Pour terminer, Clausewitz tire une conclusion de cette supériorité de la défense. Il conclut que si la défense est plus avantageuse que l'attaque, cela signifie que le combattant le plus faible doit adopter une stratégie défensive pour compenser sa faiblesse. C'est-à-dire qu'il doit parer les coups de son adversaire, ou les éviter. Mais, il constate aussi qu'il n'est pas possible de gagner sans attaquer. Comme nous l'avions dit, la défense ne vise que la conservation. Or pour gagner, il faut acquérir et donc attaquer. C'est pourquoi une stratégie défensive qui vise à obtenir la victoire est une stratégie contre-offensive. Le défenseur pare, évite les coups et attaque lorsqu'il est sûr de faire mal à l'adversaire. Et dès qu'il se sent suffisamment fort par rapport à son adversaire qui se fatigue, il peut passer à l'offensive. Bien sûr, une stratégie défensive peut également se limiter à obtenir "la non-défaite" en se limitant à parer l'offensive de l'adversaire, mais dans ce cas il n'y aura pas de victoire au sens clausewitzien, c'est-à-dire qu'il n'y aura pas d'acquisition ou de gain.

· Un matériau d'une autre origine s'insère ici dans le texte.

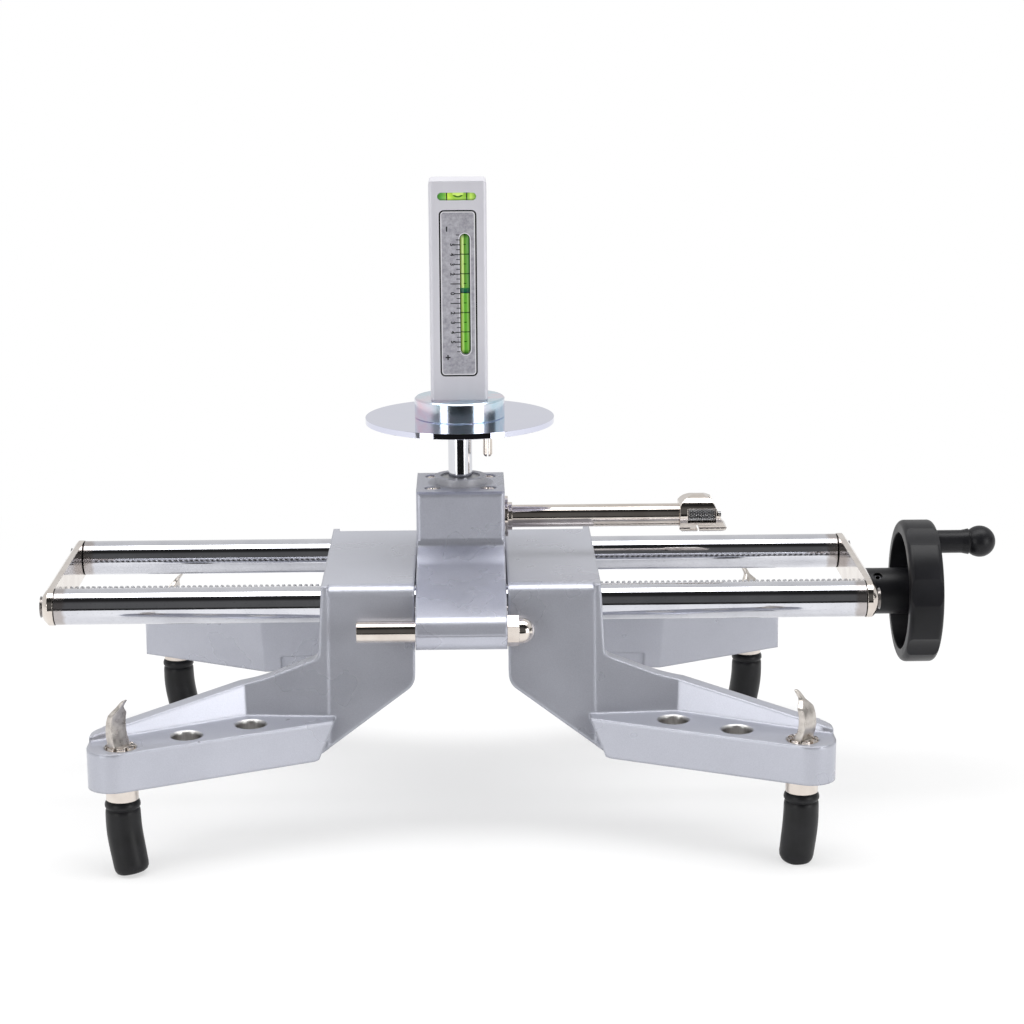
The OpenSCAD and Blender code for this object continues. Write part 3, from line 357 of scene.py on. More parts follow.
def hub_paint(g):
    """The same paint on the hub, with a few dark specks. Its top is faced flat round the
    spindle's cartridge."""
    grain = g.noise(1400, 3)
    peel = g.noise(260, 2)
    tone = g.noise(22, 3)
    color = shades(g, g.ramp(tone, 0.3, 0.7), (178, 180, 191), (187, 189, 200))
    color = g.mix(g.ramp(grain, 0.35, 0.65) * 0.25, color, linear((212, 214, 224)))
    speck = g.add("ShaderNodeTexVoronoi", inputs={
        "Vector": g.place(), "Scale": 38.0, "Randomness": 1.0})
    color = g.mix(speck < 0.022, color, linear((70, 66, 66)))
    x, y, z = g.axes()
    faced = (g.length(x, y) < 30.0) * (z > HUB_TOP - 0.2)
    edge = g.add("ShaderNodeMix", {"data_type": "VECTOR"}, {
        0: faced, 4: g.rounded(0.0028), 5: g.add("ShaderNodeNewGeometry", out="Normal")}, out=1)
    # the photograph's hollow under the block is larger than the solid's: the shading leans
    # back over it and below it, which makes up for part of its highlight
    lean = g.ramp(z, HOLLOW_TOP, HOLLOW_TOP - 7.0) * g.ramp(z, HOLLOW_TOP - 28.0, HOLLOW_TOP - 13.0)
    lean = lean * (y.absolute() > 20.0) * (x.absolute() < HUB_X - 1.0)
    facet = g.add("ShaderNodeCombineXYZ", inputs={
        "Y": y / y.absolute() * math.cos(FACET_LEAN), "Z": math.sin(FACET_LEAN)})
    edge = g.add("ShaderNodeMix", {"data_type": "VECTOR"}, {0: lean, 4: edge, 5: facet}, out=1)
    edge = g.add("ShaderNodeVectorMath", {"operation": "NORMALIZE"}, {0: edge})
    parting = g.band(z, PARTING_Z - 0.35, PARTING_Z + 0.35, 0.3) * (y < -60.0)
    return {"Base Color": g.mix(parting * 0.35, color, linear((120, 120, 128))), "Metallic": 0.58,
            "Roughness": g.ramp(tone, 0.3, 0.7, 0.25, 0.31),
            "Normal": g.bump((grain * 0.4 + peel) * 0.3 - parting, 0.3, 0.0005, edge)}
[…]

Ainsi, en général, la faiblesse doit être compensée par une stratégie défensive. Et, une défense réussie doit être suivie par une stratégie offensive pour obtenir la victoire sur l'adversaire.

 

Remarque : dans le raisonnement de Clausewitz, les mots "en général" sont importants. Jamais Clausewitz n'affirme que la défensive est toujours avantageuse par rapport à l'attaque, c'est simplement le cas le plus fréquent. D'ailleurs, comment justifier une offensive si la défense était toujours préférable ? Pourquoi passer à la contre-attaque ? Si je contre-attaque, c'est bien parce qu'il m'est désormais avantageux d'achever l'adversaire pour mettre fin définitivement à la menace adverse. Ainsi, il faut bien comprendre l'affirmation de Clausewitz de la supériorité de la défense sur l'attaque comme une vérité générale et non une vérité absolue.

 

Dernière remarque : Ce raisonnement est valable aussi bien pour la tactique que pour la stratégie.